Une invitation à parler
"Nous reconnaissons notre responsabilité. Nous avons causé par inadvertance la mort de Sanda Dia", a déclaré Me Louis De Groote au nom de J.J., alias "Zaadje". "Mon client a lui-même reconnu que la façon dont ils ont organisé ce baptême était irresponsable". L'avocat a plaidé une peine de travaux d'intérêt général ou un sursis. Après avoir été trésorier du cercle pendant un an, J.J. en était devenu président. Il était responsable de l'organisation des activités, dont le baptême faisait partie. "Il a été mandaté par les 22 membres pour l'organiser selon la tradition. Chaque décision qu'il prenait devait être soutenue par le groupe. Je ne suis donc pas d'accord avec le ministère public pour dire qu'il avait la responsabilité finale et qu'il devrait donc être puni plus sévèrement", a plaidé Me De Groote. La prévention d'administration de substances nocives est contestée aussi par la défense, J.J. ne savait pas que l'huile de poisson pouvait être dangereuse. Celle qu'il avait commandée, avait également été utilisée sans problème lors de baptêmes précédents.

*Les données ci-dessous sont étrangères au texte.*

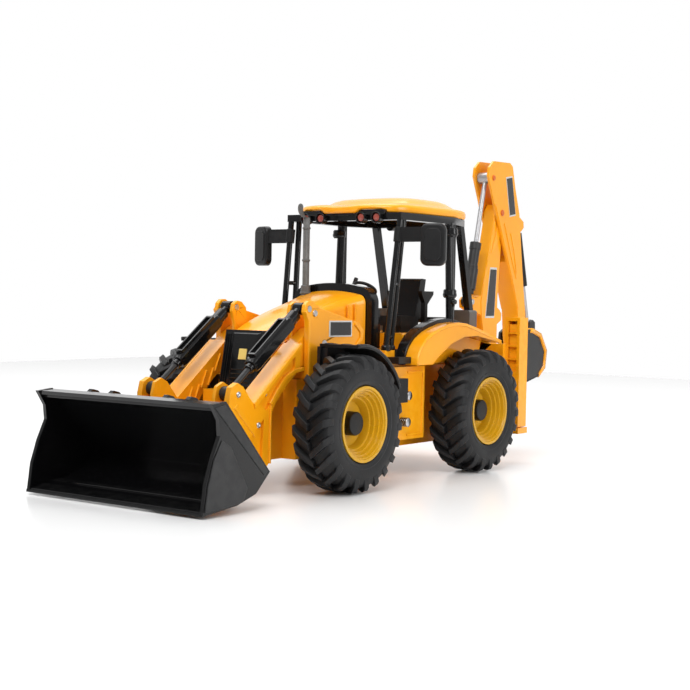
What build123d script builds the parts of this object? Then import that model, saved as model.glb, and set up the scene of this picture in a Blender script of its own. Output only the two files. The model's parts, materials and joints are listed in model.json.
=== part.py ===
from build123d import *
import os
from math import cos, hypot, radians, sin

# Toy backhoe loader, about 1:20. Millimetres. Front of the vehicle is -Y,
# its left side is +X, the ground is Z = 0 and the origin is under the middle.
# Side outlines are (distance behind the front axle, height) pairs.

# ---- driving dimensions ----
front_axle_y = -87.6
wheelbase = 123.0
tyre_radius = 35.0
tyre_width = 22.6
wheel_x = 52.7
bead_radius = 17.6
rim_flange_radius = 19.2
stub_radius = 2.5
running_fit = 0.05
kingpin_x = 33.0
kingpin_radius = 1.8
steer_arm = 12.0

tub_half_width = 26.0
tub_bottom = 15.0
tub_top = 56.0
wall = 2.0

lift_pivot = (8.0, 74.0)
lift_ram_base = (-5.0, 92.0)
lift_ram_tip = (-60.0, 51.0)
bucket_pivot = (-60.0, 20.0)
arm_inner_x = 19.5
arm_outer_x = 30.5
lift_ram_x = 24.3

swing_y = 192.0
boom_pivot = (222.0, 56.0)
boom_ram_base = (238.0, 28.0)
boom_ram_tip = (233.0, 88.0)
dipper_pivot = (230.7, 155.5)
dipper_ram_base = (199.0, 97.0)
dipper_ram_tip = (218.7, 177.5)
scoop_pivot = (262.0, 72.0)
scoop_ram_base = (261.0, 149.0)
scoop_ram_tip = (279.0, 82.0)

pin_radius = 2.0
ram_pin_radius = 1.6
open_pin_radius = 1.2
open_eye_radius = 2.3
rod_radius = 1.5

os.makedirs("parts", exist_ok=True)


# ---- construction helpers ----
def side(x):
    """Plane of constant X; local x runs back from the front axle, local y is height."""
    return Plane(origin=(x, front_axle_y, 0), x_dir=(0, 1, 0), z_dir=(1, 0, 0))


def cross(y):
    """Plane across the vehicle at y behind the front axle, facing forwards."""
    return Plane(origin=(0, front_axle_y + y, 0), x_dir=(1, 0, 0), z_dir=(0, -1, 0))


def level(z):
    """Horizontal plane with its origin above the front axle."""
    return Plane(origin=(0, front_axle_y, z), x_dir=(1, 0, 0), z_dir=(0, 0, 1))


def block(x, y, z, mode=Mode.ADD):
    """Box between pairs of limits."""
    middle = ((x[0] + x[1]) / 2, front_axle_y + (y[0] + y[1]) / 2, (z[0] + z[1]) / 2)
    with Locations(middle):
        Box(x[1] - x[0], y[1] - y[0], z[1] - z[0], mode=mode)


def plate(x, outline, mode=Mode.ADD):
    """Plate between two X limits, cut to a closed side outline."""
    with BuildSketch(side(x[0])) as face:
        with BuildLine():
            Polyline(*outline, close=True)
        make_face()
    extrude(face.sketch, amount=x[1] - x[0], mode=mode)


def shaft(x, centre, radius, mode=Mode.ADD):
    """Cylinder along X between two limits, centred on a side point."""
    with BuildSketch(side(x[0])) as face:
        with Locations(centre):
            Circle(radius)
    extrude(face.sketch, amount=x[1] - x[0], mode=mode)


def post(z, centre, radius, mode=Mode.ADD):
    """Upright cylinder between two heights, centred on (x, y)."""
    with BuildSketch(level(z[0])) as face:
        with Locations(centre):
            Circle(radius)
    extrude(face.sketch, amount=z[1] - z[0], mode=mode)


def bar(start, end, radius, mode=Mode.ADD):
    """Round bar between two points (x, y behind the front axle, z)."""
    a = Vector(start[0], front_axle_y + start[1], start[2])
    b = Vector(end[0], front_axle_y + end[1], end[2])
    with BuildSketch(Plane(origin=a, z_dir=b - a)) as face:
        Circle(radius)
    extrude(face.sketch, amount=(b - a).length, mode=mode)


def both(x):
    """The same X limits on the left and on the right side."""
    return (x, (-x[1], -x[0]))


def mirrored(piece):
    """The right-hand copy of a left-hand piece."""
    with BuildPart() as copy:
        add(piece.part.mirror(Plane.YZ))
    return copy


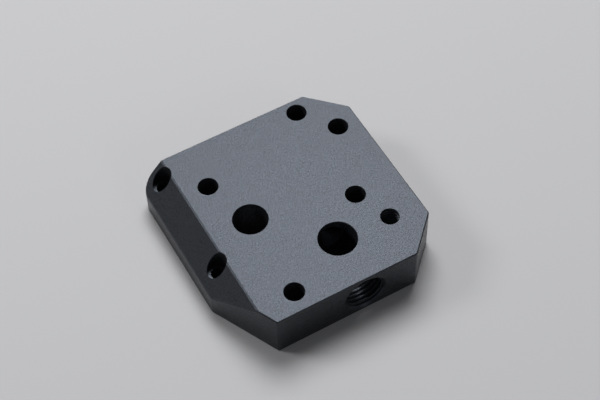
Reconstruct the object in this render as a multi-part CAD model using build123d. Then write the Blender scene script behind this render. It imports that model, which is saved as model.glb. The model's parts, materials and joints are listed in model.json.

Selon l'avocat, il ne peut pas non plus être question de négligence coupable puisque son client a essayé d'aider la victime mais celle-ci ne pouvait déjà plus être sauvée. Le prévenu s'est ensuite adressé aux proches. "Sanda n'aurait pas dû mourir ainsi et c'est notre faute", a reconnu J.J. "Il aurait dû être encore là. Je me sens immensément coupable de n'avoir pas compris les dangers. Je reste à votre disposition si vous voulez parler. J'ai trahi votre confiance et je n'ai pas réussi à protéger Sanda. Cela n'aurait jamais dû arriver", a-t-il déclaré avec émotion. L'audience a ensuite été suspendue un moment. La mère de Sanda Dia a brièvement serré J.J. dans ses bras avant de quitter la salle.